[Exercise goal] Reproduce exactly the lines below, from the first through the one containing "return body - across(switch_x", and nothing more.

[Data section]
####

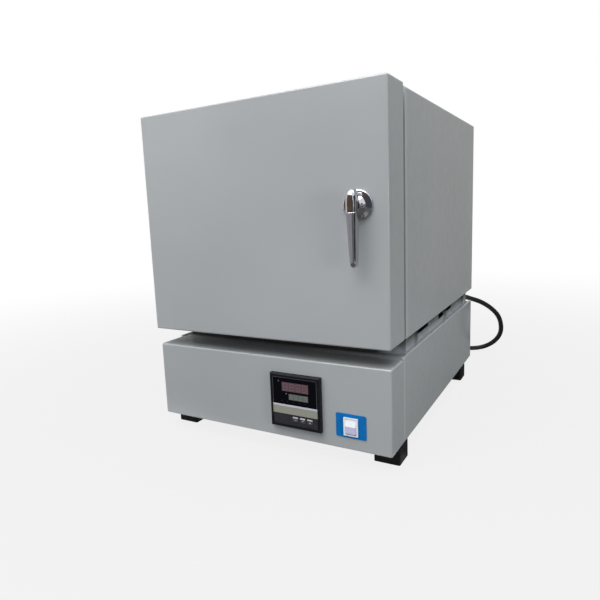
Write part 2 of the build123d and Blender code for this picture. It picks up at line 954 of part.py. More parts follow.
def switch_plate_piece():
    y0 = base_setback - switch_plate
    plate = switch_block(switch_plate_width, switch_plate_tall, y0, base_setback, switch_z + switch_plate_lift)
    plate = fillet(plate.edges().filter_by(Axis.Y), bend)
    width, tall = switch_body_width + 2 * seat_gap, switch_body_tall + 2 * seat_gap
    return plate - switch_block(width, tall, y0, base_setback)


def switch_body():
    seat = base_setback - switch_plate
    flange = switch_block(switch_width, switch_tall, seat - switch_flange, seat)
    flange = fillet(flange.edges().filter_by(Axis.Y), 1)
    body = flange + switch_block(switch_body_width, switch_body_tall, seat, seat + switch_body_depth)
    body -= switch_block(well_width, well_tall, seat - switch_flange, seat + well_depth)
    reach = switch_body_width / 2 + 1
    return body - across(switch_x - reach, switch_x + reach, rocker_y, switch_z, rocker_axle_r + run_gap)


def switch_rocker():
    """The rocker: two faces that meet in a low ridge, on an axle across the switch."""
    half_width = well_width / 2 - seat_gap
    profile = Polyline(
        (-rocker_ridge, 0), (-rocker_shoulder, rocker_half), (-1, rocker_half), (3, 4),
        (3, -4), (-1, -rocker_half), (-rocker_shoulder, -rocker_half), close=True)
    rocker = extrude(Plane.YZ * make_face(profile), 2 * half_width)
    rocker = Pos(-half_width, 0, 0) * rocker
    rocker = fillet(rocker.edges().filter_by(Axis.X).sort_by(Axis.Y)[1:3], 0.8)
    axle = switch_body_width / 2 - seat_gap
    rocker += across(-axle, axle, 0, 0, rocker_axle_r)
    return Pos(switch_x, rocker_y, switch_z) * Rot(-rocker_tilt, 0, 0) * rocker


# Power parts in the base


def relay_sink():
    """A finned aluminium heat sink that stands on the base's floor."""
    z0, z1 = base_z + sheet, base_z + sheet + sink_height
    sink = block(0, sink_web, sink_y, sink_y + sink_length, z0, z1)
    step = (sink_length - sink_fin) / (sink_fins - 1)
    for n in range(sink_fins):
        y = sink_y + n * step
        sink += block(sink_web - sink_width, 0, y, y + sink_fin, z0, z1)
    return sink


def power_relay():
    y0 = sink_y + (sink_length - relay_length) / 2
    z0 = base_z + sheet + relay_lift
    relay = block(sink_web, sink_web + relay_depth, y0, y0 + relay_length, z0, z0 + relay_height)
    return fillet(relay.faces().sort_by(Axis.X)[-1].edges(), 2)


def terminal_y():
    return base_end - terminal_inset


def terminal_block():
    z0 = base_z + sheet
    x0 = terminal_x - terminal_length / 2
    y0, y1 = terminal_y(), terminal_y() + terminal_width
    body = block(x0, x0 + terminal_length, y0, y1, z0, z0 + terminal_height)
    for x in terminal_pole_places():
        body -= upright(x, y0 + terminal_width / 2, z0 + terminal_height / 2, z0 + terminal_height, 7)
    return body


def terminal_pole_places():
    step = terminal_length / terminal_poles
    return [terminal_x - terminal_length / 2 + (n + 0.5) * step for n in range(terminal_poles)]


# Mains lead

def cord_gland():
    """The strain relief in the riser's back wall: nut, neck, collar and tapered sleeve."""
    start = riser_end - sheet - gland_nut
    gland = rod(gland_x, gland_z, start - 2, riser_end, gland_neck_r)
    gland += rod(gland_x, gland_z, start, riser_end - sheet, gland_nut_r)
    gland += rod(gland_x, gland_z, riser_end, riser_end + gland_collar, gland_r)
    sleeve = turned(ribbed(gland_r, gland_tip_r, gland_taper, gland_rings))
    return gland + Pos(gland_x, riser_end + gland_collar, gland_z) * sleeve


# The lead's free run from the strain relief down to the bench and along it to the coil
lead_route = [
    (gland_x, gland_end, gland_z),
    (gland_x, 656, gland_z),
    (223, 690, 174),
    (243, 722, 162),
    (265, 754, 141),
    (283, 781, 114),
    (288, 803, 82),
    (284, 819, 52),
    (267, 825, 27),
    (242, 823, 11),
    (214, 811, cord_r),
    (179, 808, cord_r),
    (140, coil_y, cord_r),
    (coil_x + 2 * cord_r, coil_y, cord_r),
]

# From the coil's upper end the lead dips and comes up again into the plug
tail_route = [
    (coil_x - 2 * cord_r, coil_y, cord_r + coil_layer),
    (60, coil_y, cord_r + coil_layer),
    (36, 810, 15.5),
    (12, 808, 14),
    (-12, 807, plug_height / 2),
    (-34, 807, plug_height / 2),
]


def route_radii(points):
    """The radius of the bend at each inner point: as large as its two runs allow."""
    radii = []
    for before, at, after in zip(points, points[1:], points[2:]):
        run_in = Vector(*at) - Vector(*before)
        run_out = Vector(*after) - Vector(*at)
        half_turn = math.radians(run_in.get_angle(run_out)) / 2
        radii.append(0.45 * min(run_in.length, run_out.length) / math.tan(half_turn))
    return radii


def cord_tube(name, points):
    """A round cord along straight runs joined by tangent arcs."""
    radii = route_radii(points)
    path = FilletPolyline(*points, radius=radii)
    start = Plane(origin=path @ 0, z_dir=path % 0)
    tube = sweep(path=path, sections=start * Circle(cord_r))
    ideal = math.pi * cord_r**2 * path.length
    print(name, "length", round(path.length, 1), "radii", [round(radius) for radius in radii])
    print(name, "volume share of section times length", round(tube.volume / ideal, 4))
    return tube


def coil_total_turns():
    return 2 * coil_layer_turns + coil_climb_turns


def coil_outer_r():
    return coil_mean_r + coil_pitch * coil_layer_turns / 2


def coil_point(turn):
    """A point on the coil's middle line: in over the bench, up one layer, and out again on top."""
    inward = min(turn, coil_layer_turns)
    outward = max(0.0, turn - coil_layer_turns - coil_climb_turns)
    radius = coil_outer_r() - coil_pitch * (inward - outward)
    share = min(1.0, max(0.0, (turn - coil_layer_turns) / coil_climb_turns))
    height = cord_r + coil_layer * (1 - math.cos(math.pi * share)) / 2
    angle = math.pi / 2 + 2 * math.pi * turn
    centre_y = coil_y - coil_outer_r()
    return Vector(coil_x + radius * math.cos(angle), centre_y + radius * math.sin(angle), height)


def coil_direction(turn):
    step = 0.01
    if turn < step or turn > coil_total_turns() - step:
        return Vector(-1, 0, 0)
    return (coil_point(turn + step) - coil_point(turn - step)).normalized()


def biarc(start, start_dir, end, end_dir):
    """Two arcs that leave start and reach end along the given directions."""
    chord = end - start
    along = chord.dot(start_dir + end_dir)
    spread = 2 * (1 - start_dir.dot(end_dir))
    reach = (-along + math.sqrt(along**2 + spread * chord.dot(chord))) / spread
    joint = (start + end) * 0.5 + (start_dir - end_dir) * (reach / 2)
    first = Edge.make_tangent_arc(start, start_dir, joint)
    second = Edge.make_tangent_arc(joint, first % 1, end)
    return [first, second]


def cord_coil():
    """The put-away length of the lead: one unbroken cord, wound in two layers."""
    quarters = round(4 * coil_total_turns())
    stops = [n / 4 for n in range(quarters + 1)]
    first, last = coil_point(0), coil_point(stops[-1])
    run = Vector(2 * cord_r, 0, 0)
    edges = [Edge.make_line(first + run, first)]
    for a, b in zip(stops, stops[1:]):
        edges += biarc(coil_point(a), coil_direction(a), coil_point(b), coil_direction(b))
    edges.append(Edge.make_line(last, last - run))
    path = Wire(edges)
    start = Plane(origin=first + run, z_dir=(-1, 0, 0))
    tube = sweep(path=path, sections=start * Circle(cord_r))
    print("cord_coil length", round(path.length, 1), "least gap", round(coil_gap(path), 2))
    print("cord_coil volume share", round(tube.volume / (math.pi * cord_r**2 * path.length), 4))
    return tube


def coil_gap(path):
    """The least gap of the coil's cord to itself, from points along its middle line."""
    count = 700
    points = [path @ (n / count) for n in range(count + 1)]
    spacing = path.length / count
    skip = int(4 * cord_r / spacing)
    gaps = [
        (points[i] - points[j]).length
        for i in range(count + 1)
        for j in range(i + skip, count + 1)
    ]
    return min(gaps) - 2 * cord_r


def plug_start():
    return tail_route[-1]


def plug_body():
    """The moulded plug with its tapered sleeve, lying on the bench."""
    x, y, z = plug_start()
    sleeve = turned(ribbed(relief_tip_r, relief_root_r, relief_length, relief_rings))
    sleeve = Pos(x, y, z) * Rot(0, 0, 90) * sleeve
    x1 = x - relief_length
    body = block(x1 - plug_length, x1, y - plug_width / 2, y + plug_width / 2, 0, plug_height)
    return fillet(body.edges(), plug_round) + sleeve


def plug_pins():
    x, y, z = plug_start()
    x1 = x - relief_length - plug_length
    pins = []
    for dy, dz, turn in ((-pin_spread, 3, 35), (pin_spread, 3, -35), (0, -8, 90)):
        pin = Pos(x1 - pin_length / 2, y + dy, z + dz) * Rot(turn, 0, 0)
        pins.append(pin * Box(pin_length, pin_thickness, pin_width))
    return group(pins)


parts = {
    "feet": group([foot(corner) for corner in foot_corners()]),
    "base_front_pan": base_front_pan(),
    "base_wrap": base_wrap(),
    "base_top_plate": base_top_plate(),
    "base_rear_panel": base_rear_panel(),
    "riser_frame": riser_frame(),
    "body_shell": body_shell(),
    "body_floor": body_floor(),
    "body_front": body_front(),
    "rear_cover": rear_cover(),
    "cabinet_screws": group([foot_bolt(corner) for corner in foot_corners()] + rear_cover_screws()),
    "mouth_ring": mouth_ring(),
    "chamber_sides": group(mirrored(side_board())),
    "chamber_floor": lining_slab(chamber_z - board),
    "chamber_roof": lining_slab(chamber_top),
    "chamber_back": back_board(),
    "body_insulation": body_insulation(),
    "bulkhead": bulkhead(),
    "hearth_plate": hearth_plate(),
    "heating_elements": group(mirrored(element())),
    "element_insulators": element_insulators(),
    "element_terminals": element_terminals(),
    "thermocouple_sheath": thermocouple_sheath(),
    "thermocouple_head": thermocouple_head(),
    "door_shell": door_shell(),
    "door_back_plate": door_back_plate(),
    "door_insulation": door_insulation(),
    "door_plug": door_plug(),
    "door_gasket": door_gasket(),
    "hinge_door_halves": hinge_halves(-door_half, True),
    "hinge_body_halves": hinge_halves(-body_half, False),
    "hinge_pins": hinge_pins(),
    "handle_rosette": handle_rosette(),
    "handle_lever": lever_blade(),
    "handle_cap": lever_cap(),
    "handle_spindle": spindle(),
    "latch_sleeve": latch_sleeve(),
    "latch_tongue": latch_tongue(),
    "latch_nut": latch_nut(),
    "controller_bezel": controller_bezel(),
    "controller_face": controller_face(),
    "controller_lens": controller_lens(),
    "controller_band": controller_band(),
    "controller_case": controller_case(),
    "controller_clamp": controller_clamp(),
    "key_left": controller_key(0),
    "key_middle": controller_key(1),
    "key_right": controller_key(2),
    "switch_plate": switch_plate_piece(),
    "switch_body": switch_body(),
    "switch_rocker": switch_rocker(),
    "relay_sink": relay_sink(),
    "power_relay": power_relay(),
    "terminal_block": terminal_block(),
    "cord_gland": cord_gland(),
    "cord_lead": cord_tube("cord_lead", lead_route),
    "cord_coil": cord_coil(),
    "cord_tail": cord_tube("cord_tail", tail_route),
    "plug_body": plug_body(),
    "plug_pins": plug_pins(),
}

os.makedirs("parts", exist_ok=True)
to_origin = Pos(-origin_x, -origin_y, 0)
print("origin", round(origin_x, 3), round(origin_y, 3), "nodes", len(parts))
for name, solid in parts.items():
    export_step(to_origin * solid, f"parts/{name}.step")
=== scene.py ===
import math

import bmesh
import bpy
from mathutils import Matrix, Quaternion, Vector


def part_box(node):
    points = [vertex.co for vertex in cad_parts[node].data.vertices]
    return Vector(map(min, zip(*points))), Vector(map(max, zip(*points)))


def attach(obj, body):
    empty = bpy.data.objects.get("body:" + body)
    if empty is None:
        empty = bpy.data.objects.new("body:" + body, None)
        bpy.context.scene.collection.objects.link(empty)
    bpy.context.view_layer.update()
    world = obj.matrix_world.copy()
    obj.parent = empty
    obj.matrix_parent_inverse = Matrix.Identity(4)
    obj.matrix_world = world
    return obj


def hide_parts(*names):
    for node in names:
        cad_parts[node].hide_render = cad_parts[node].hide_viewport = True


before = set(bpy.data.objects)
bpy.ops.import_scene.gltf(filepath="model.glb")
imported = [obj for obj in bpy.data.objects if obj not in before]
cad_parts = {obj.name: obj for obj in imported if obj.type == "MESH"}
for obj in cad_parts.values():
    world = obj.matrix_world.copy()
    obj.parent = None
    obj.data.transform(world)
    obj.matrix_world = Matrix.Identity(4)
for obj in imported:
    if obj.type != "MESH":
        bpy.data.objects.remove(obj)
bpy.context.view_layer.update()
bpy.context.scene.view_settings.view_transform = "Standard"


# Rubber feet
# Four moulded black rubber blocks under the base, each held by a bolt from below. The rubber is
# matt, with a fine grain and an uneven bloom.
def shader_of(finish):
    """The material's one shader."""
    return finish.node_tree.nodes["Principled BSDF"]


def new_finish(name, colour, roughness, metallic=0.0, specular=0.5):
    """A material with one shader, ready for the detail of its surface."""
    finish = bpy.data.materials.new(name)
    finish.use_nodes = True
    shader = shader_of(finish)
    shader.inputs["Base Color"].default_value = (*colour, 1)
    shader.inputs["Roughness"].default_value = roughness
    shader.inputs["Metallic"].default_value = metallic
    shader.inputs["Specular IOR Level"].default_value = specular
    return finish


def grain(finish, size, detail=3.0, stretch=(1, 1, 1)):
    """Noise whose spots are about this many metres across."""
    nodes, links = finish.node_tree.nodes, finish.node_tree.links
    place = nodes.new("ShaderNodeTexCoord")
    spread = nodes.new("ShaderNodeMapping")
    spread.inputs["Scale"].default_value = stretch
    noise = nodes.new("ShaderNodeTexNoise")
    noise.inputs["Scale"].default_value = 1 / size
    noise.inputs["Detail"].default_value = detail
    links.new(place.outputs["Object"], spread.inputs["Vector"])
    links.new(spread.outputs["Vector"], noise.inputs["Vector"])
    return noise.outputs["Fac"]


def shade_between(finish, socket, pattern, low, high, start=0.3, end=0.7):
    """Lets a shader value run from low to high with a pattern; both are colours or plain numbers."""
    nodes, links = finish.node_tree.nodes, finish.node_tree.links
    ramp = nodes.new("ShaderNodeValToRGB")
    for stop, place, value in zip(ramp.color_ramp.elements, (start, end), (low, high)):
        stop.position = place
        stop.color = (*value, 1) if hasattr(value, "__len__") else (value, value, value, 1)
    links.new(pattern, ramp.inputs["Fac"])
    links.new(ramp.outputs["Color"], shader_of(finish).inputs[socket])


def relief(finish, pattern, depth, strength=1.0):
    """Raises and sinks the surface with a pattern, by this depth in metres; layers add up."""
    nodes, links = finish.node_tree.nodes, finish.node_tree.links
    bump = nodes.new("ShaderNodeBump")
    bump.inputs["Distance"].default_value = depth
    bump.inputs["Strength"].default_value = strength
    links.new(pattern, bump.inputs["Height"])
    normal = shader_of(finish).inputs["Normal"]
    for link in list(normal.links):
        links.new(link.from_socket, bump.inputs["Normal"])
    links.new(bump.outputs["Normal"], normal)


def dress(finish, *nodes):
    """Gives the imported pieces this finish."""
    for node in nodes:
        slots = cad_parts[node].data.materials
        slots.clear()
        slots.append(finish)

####

[Answer to the exercise]
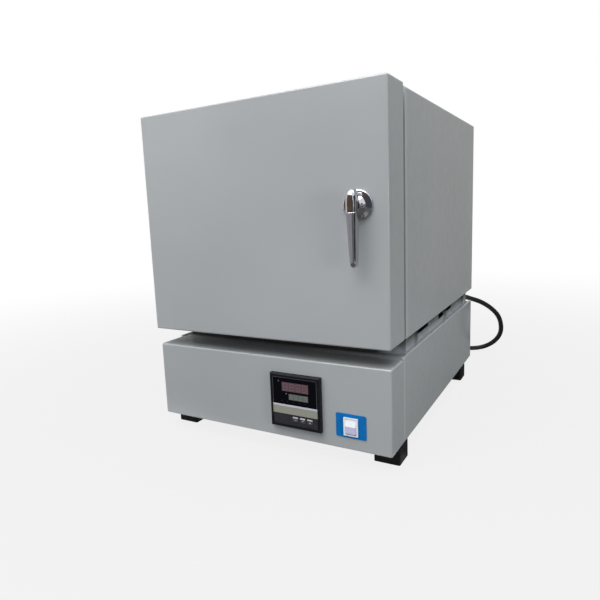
Write part 2 of the build123d and Blender code for this picture. It picks up at line 954 of part.py. More parts follow.
def switch_plate_piece():
    y0 = base_setback - switch_plate
    plate = switch_block(switch_plate_width, switch_plate_tall, y0, base_setback, switch_z + switch_plate_lift)
    plate = fillet(plate.edges().filter_by(Axis.Y), bend)
    width, tall = switch_body_width + 2 * seat_gap, switch_body_tall + 2 * seat_gap
    return plate - switch_block(width, tall, y0, base_setback)


def switch_body():
    seat = base_setback - switch_plate
    flange = switch_block(switch_width, switch_tall, seat - switch_flange, seat)
    flange = fillet(flange.edges().filter_by(Axis.Y), 1)
    body = flange + switch_block(switch_body_width, switch_body_tall, seat, seat + switch_body_depth)
    body -= switch_block(well_width, well_tall, seat - switch_flange, seat + well_depth)
    reach = switch_body_width / 2 + 1
    return body - across(switch_x - reach, switch_x + reach, rocker_y, switch_z, rocker_axle_r + run_gap)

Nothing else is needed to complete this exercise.